The genealogy of the Naiads varies according to geographic region and literary source. Naiads were either daughters of Zeus, daughters of various river gods, or simply part of the vast family of the Titan Oceanus. Like all the nymphs, the Naiads were in many ways female sex symbols of the ancient world and played the part of both the seduced and the seducer. Zeus in particular seems to have enjoyed the favors of countless Naiads and the other gods do not seem to have lagged far behind. The Naiads fell in love with and actively pursued mortals as well. Classical literature abounds with the stories of their love affairs with gods and men and with the tales of their resulting children.

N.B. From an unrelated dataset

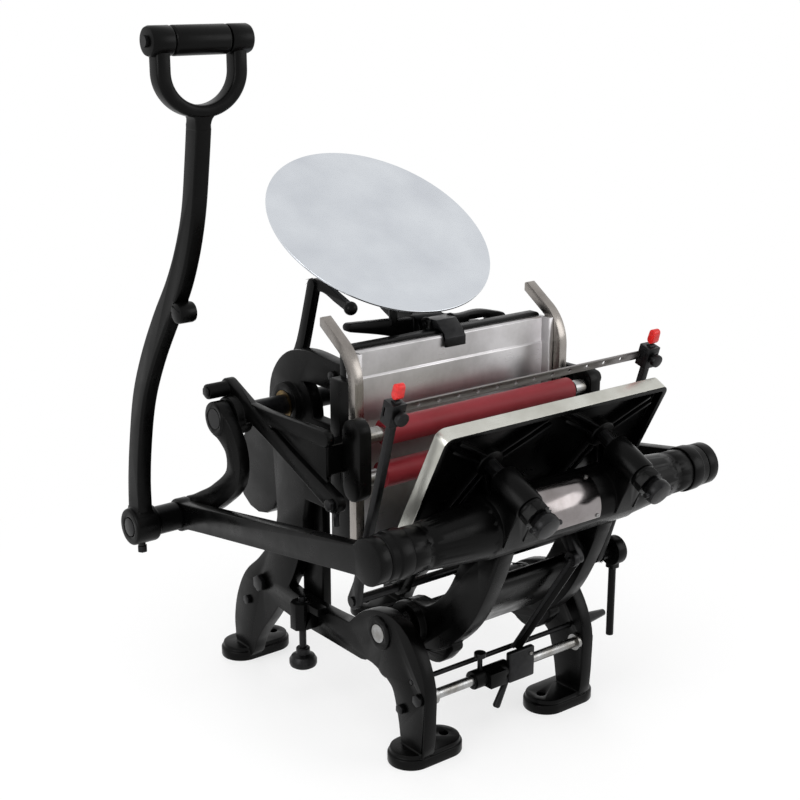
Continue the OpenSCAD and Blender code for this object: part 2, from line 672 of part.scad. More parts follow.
module bridge_barrel() {
    straight = screw_x + 20;
    taper_x = straight + 76;
    half = [[0, 0], [barrel_r, 0], [barrel_r, straight], [barrel_r - 1.2, straight + 2],
        [barrel_r - 2, straight + 10],
        [barrel_end_r + 1, taper_x], [barrel_end_r - 1, taper_x + 4], [barrel_end_r - 1, taper_x + 8],
        [barrel_end_r, taper_x + 10], [barrel_end_r, collar_in], [0, collar_in]];
    color(ENAMEL) difference() {
        union() {
            for (s = [-1, 1]) side(s) translate([0, barrel[0], barrel[1]]) rotate([0, 90, 0])
                rotate_extrude($fn = 96) polygon(half);
            for (s = [-1, 1]) swung_open() {
                translate([s * screw_x, lug_back, screw_z]) rotate([-90, 0, 0])
                    cylinder(r = 17, h = lug_front - lug_back, $fn = 56);
                translate([s * screw_x - 14, lug_back, barrel_shut[1]])
                    cube([28, lug_front - lug_back, screw_rise]);
            }
        }
        for (s = [-1, 1]) swung_open() translate([s * screw_x, lug_back - 2, screw_z])
            rotate([-90, 0, 0]) cylinder(r = screw_r + run, h = lug_front - lug_back + 4, $fn = 40);
    }
}
collar_in = barrel_half - 28;
module barrel_collars() {
    color(ENAMEL) for (s = [-1, 1]) side(s) translate([collar_in, barrel[0], barrel[1]]) rotate([0, 90, 0])
        rotate_extrude($fn = 80) polygon([
            [0, 0], [barrel_end_r + 1.5, 0], [barrel_end_r + 2, 1], [barrel_end_r + 2, 16],
            [barrel_end_r + 0.5, 17.5], [barrel_end_r + 0.5, 26], [barrel_end_r - 1, 28], [0, 28]
        ]);
}
plate_half = 44;
module bare_plate() {
    color(STEEL) translate([-plate_half, barrel[0], barrel[1]]) rotate([0, 90, 0])
        rotate(200) rotate_extrude(angle = 88, $fn = 96) translate([barrel_r + 0.05, 0]) square([1.6, 2 * plate_half]);
}
// Children drawn along an impression screw, from the back of its lug outwards
module on_screw(s) {
    swung_open() translate([s * screw_x, lug_back, screw_z]) rotate([90, 0, 0]) children();
}
nut_t = 11;
module screw_locknuts() {
    color(ENAMEL) for (s = [-1, 1]) on_screw(s) difference() {
        union() {
            cylinder(r = 15, h = 4, $fn = 48);
            translate([0, 0, 4]) hexagon(27, nut_t);
        }
        translate([0, 0, -1]) cylinder(r = screw_r + run, h = nut_t + 8, $fn = 40);
    }
}
module impression_screw(s) {
    reach = platen_back_y + 4 - lug_back - gap;
    knob_z = nut_t + 4 + gap;
    color(DARK) on_screw(s) {
        translate([0, 0, -reach]) cylinder(r = screw_r, h = reach + knob_z + 2, $fn = 40);
        translate([0, 0, knob_z]) linear_extrude(19) difference() {
            circle(r = 16, $fn = 60);
            for (i = [0:7]) rotate(45 * i) translate([18, 0]) circle(r = 4, $fn = 24);
        }
        translate([0, 0, lug_back - lug_front - 3]) cylinder(r = 12, h = 3 - gap, $fn = 48);
    }
}

// Grippers: a rocking shaft below the platen, a finger at each end, clamps, tips and a strip
gripper_shaft_r = 5;
finger_left_x = -198.5;
finger_right_x = platen_w / 2 + 10;
finger_lean = 16.7;
finger_line = [-sin(finger_lean), cos(finger_lean)];
function on_finger(t) = gripper + t * finger_line;
finger_len = 250;
strip_at = 238;
strip_h = 10;
lug_x = 134;
module gripper_shaft() {
    color(DARK) rod_x(gripper_shaft_r, finger_left_x - 6, finger_right_x + 6, gripper);
}
module finger_shape(extra) {
    bar([[on_finger(20)[0], on_finger(20)[1], 5 + extra], [on_finger(120)[0], on_finger(120)[1], 4.2 + extra],
        [on_finger(finger_len)[0], on_finger(finger_len)[1], 3.8 + extra]], 1);
}
module gripper_fingers() {
    color(DARK) for (x = [finger_left_x, finger_right_x]) difference() {
        across(x - 4, x + 4) {
            finger_shape(0);
            bar([[gripper[0], gripper[1], 9], [on_finger(24)[0], on_finger(24)[1], 5]], 1);
        }
        rod_x(gripper_shaft_r, x - 5, x + 5, gripper);
    }
}
// Children drawn with Z along the fingers and Y square to them, at the strip's height
module at_strip() {
    translate([0, on_finger(strip_at)[0], on_finger(strip_at)[1]]) rotate([finger_lean, 0, 0]) children();
}
strip_y = 4.8;
strip_t = 2;
module gripper_clamps() {
    color(DARK) for (x = [finger_left_x, finger_right_x]) difference() {
        at_strip() translate([x, 0, 0]) {
            translate([-9, -7, -13]) cube([18, 16, 26]);
            rotate([90, 0, 0]) cylinder(r = 3, h = 12, $fn = 24);
            translate([0, -10, 0]) rotate([90, 0, 0]) cylinder(r = 7.5, h = 6, $fn = 40);
        }
        across(x - 4.2, x + 4.2) finger_shape(0.2);
        at_strip() translate([-300, strip_y - 0.1, -strip_h / 2 - 0.1]) cube([600, strip_t + 0.2, strip_h + 0.2]);
    }
}
module gripper_tips() {
    color(RED) for (x = [finger_left_x, finger_right_x]) across(x - 5, x + 5)
        bar([for (t = [9.5, 18]) [on_finger(finger_len + t)[0], on_finger(finger_len + t)[1], 5.2 - t / 20]], 1);
}
module gripper_strip() {
    color(STEEL) at_strip() facing(strip_y, strip_y + strip_t) difference() {
        translate([finger_left_x - 7, -strip_h / 2]) square([finger_right_x - finger_left_x + 14, strip_h]);
        for (i = [0:11]) translate([finger_left_x + 36 + i * 27, 0]) circle(r = 2.2, $fn = 20);
    }
}
// Cross shaft under the barrel with its lever, and the flat link that hangs from the lever
link_shaft_r = 5;
link_lever_x = 46;
link_top = link_pivot + [-23, -28];
link_pin_r = 3;
module gripper_link() {
    top = [link_lever_x - 4, link_top[0], link_top[1]];
    foot = [16, link_top[0] + 66, link_top[1] - 125];
    color(ENAMEL) {
        rod_x(link_shaft_r, -92, 92, link_pivot);
        across(link_lever_x, link_lever_x + 8)
            bar([[link_pivot[0], link_pivot[1], 9], [link_top[0], link_top[1], 7]], 1);
        rod_x(link_pin_r, link_lever_x - 12, link_lever_x + 1, link_top);
        along(top, foot) translate([-2.5, -4, 0]) cube([5, 8, norm(foot - top)]);
        rod_x(9, link_lever_x - 8, link_lever_x - gap, link_top);
    }
}

// Roller frame: an arm each side of the press on the main shaft, sprung saddles, two rollers
function arm_bars() = [
    [[62, 404, 12], [-40, 362.5, 9], [-145, 320, 11]],
    [[shaft[0], shaft[1] + 6, 16], [-20, 386, 9], [-127, 388, 9]]
];
stub_at = [62, 404];
guide_z = (upper_at[1] + lower_at[1]) / 2;
saddle_y = (upper_at[0] + lower_at[0]) / 2;
saddle_half = 15.5;
lug_y = saddle_y + saddle_half + gap;
lug_t = 24;
cup_len = saddle_travel + 24;
module roller_arm(s) {
    color(ENAMEL) side(s) difference() {
        union() {
            across(arm_in, arm_out) bar(arm_bars()[0]);
            across(arm_in, arm_out - 2) bar(arm_bars()[1]);
            across(arm_in, arm_in + 5) polygon([
                [shaft[0], shaft[1]], [-20, 388], [-127, 388], [lug_y, 334], [-118, 330], [-40, 362]
            ]);
            rod_x(23, arm_in, arm_hub_out, shaft);
            rod_x(9, arm_in, crank_boss_out - 2, stub_at);
            translate([saddle_in, lug_y, guide_z - 17]) cube([arm_in + 4 - saddle_in, lug_t, 34]);
            translate([saddle_in + saddle_t / 2, lug_y + lug_t - 1, guide_z]) rotate([-90, 0, 0])
                cylinder(r = 8, h = cup_len, $fn = 48);
        }
        rod_x(main_shaft_r + run, arm_in - 1, arm_hub_out + 1, shaft);
        translate([saddle_in + saddle_t / 2, lug_y - 1, guide_z]) rotate([-90, 0, 0])
            cylinder(r = guide_r + run, h = lug_t + cup_len - 4, $fn = 40);
    }
}
guide_r = 4.5;
module roller_arm_bolts() {
    color(DARK) for (s = [-1, 1]) side(s) {
        translate([crank_boss_out - 2, stub_at[0], stub_at[1]]) rotate([0, 90, 0]) hexagon(12, 2);
        translate([arm_out, -145, 320]) rotate([0, 90, 0]) hexagon(12, 6);
        translate([arm_in + 6, -145, 294]) cylinder(r = 3.5, h = 15, $fn = 30);
    }
}
module saddle(s) {
    profile = [[saddle_y, upper_at[1] + 6, saddle_half], [saddle_y, lower_at[1] - 6, saddle_half]];
    color(ENAMEL) side(s) difference() {
        union() {
            across(saddle_in, saddle_out) bar(profile, 1);
            translate([saddle_in + saddle_t / 2, saddle_y, guide_z]) rotate([-90, 0, 0])
                cylinder(r = guide_r, h = saddle_half + lug_t + cup_len - 8, $fn = 40);
        }
        for (p = [upper_at, lower_at]) rod_x(journal_r + run, saddle_in - 1, saddle_in + 11 + gap, p);
    }
}
journal_r = 5;
module roller_core(p) {
    color(STEEL) {
        rod_x(core_r, -truck_in, truck_in, p);
        rod_x(journal_r, -saddle_in - 11, saddle_in + 11, p);
    }
}
module roller_rubber(p) {
    color(RUBBER) difference() {
        rod_x(rubber_r, -rubber_len / 2, rubber_len / 2, p);
        rod_x(core_r, -rubber_len, rubber_len, p);
    }
}
module roller_trucks(p) {
    color(STEEL) for (s = [-1, 1]) side(s) difference() {
        rod_x(truck_r, truck_in + 1, rail_out + 3, p);
        rod_x(journal_r, truck_in, rail_out + 4, p);
    }
}

// Clamp and thumbscrew on the front rod
clamp_x = -28;
module rod_clamp() {
    color(ENAMEL) difference() {
        union() {
            rod_x(11, clamp_x - 26, clamp_x + 26, front_rod);
            translate([clamp_x - 12, front_rod[0] - 18, front_rod[1] - 9]) cube([24, 18, 18]);
        }
        rod_x(front_rod_r + run, clamp_x - 27, clamp_x + 27, front_rod);
        translate([clamp_x - 14, front_rod[0], front_rod[1] + 5]) cylinder(r = 3 + run, h = 12, $fn = 30);
    }
}
module clamp_thumbscrew() {
    color(STEEL) translate([clamp_x - 14, front_rod[0], front_rod[1]]) {
        translate([0, 0, front_rod_r + gap]) cylinder(r = 3, h = 22, $fn = 30);
        translate([0, 0, 26]) cylinder(r = 7, h = 6, $fn = 40);
    }
}
// Control wheel that hangs under the right of the barrel, with its rod
knob_at = [-241, 214];
knob_in = frame_out - 12;
knob_pin_r = 4;
module control_bracket() {
    strap_out = screw_x + 20;
    color(ENAMEL) difference() {
        union() {
            across(strap_out - 10, strap_out)
                bar([[barrel[0] + 3, barrel[1] - 22, 11], [knob_at[0], knob_at[1], 8]], 1);
            rod_x(8, strap_out, knob_in, knob_at);
            rod_x(knob_pin_r, knob_in, knob_in + 16, knob_at);
        }
        rod_x(barrel_r, strap_out - 11, knob_in + 1, barrel);
    }
}
module control_knob() {
    control_rod();
    color(ENAMEL) difference() {
        union() {
            rod_x(17, knob_in + gap, knob_in + 14, knob_at);
            translate([knob_in + 2, knob_at[0] - 6, knob_at[1] - 22]) cube([11, 12, 22]);
        }
        rod_x(knob_pin_r + run, knob_in - 1, knob_in + 17, knob_at);
    }
}
module control_rod() {
    color(ENAMEL) translate([knob_in + 7.5, knob_at[0], knob_at[1] - 22 - 86]) cylinder(r = 4.5, h = 86, $fn = 32);
}

side_frame(-1);  // side_frame_left
side_frame(1);  // side_frame_right
bed_casting();
bed_plate();
rail(-1);  // rail_left
rail(1);  // rail_right
chase_latch();
rear_tie_bar();
front_tie_rod();
upper_front_rod();
rocker_shaft();
frame_bolts();
main_shaft_bushes();
disc_bracket();
disc_spindle();
stop_post();
stop_block();
stop_screw();
main_shaft();
crank(-1);  // crank_left
crank(1);  // crank_right
crank_pins();
hand_lever();
lever_screws();
grip_rod();
grip_sleeve();
side_arm(-1);  // side_arm_left
side_arm(1);  // side_arm_right
platen();
rocker();
bridge_barrel();
barrel_collars();
bare_plate();
screw_locknuts();
impression_screw(-1);  // impression_screw_left
impression_screw(1);  // impression_screw_right
gripper_shaft();
gripper_fingers();
gripper_clamps();
gripper_tips();
gripper_strip();
gripper_link();
roller_arm(-1);  // roller_arm_left
roller_arm(1);  // roller_arm_right
roller_arm_bolts();
saddle(-1);  // saddle_left
saddle(1);  // saddle_right
roller_core(upper_at);  // upper_roller_core
roller_rubber(upper_at);  // upper_roller_rubber
roller_core(lower_at);  // lower_roller_core
roller_rubber(lower_at);  // lower_roller_rubber
roller_trucks(upper_at);  // roller_trucks_upper
roller_trucks(lower_at);  // roller_trucks_lower
ink_disc();
disc_ratchet();
pawl_arm();
rod_clamp();
clamp_thumbscrew();
control_bracket();
control_knob();
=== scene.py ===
"""Tabletop letterpress: finishes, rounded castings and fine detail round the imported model."""
import json
import math

import bpy
from mathutils import Matrix, Vector


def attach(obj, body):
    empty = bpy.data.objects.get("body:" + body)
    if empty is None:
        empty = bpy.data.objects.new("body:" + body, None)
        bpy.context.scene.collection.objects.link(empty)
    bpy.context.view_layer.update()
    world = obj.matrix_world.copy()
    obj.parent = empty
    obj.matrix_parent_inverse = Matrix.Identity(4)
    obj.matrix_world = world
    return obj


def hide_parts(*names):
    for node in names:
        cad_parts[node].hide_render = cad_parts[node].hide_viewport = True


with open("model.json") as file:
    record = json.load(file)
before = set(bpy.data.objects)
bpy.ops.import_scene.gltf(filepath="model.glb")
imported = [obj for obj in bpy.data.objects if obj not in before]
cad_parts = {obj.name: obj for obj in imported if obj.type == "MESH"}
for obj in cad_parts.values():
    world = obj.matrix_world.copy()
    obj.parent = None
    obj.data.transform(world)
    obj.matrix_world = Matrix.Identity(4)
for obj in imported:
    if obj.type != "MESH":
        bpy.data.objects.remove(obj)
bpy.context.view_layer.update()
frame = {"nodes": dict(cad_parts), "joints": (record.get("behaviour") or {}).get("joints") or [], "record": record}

bl_info = {
    "name": "Tabletop letterpress",
    "version": (1, 0, 0),
    "blender": (4, 5, 0),
    "location": "View3D > Sidebar > Letterpress",
    "description": "Dresses the packed letterpress with finishes, rounded castings and detail",
    "category": "Object",
}

# Lengths are in metres. A number times MM, and every table of rings, is in millimetres.
MM = 0.001
BODY_OF = {node: body for body, nodes in frame["record"]["behaviour"]["bodies"].items()
           for node in nodes}
SLOT_OF = {part["node"]: part["material_slot"] for part in frame["record"]["subparts"]}
JOINT = {joint["name"]: joint for joint in frame["joints"]}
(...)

Stories of the Naiads could take the form of cautionary tales with unhappy endings. The Naiad, Nomia, fell in love with a handsome shepherd named Daphnis and could not do enough for him. He repaid her love with unfaithfulness and she repaid his inconstancy by blinding him. The Naiads of a spring in Bithynia took a liking to Hylas (companion of Heracles) and lured him into their waters. The cautionary element is uncertain here. The fate of Hylas could have been either an abrupt death by drowning or everlasting sexual bliss.
Other stories of the Naiads were explanations of the origins of immortals and mortals. The sun god Helios mated with the Naiad Aegle (renowned as the most beautiful of the Naiads) to produce the Charites. Melite, a Naiad of the Aegaeus River in Corcyra, had a liaison with Heracles and became the mother of Hyllus. Naiads were the lovers of Endymion, Erichthonius, Magnes, Lelex, Oebalus, Otrynteus, Icarius, and Thyestes and were therefore co-founders of important families.
There is a reference in Homer's Odyssey to a cave, rather than a body of water, that is sacred to the Naiads. It might be assumed, therefore, that this cave in Ithaca may have contained a spring or have been the source of a stream or brook.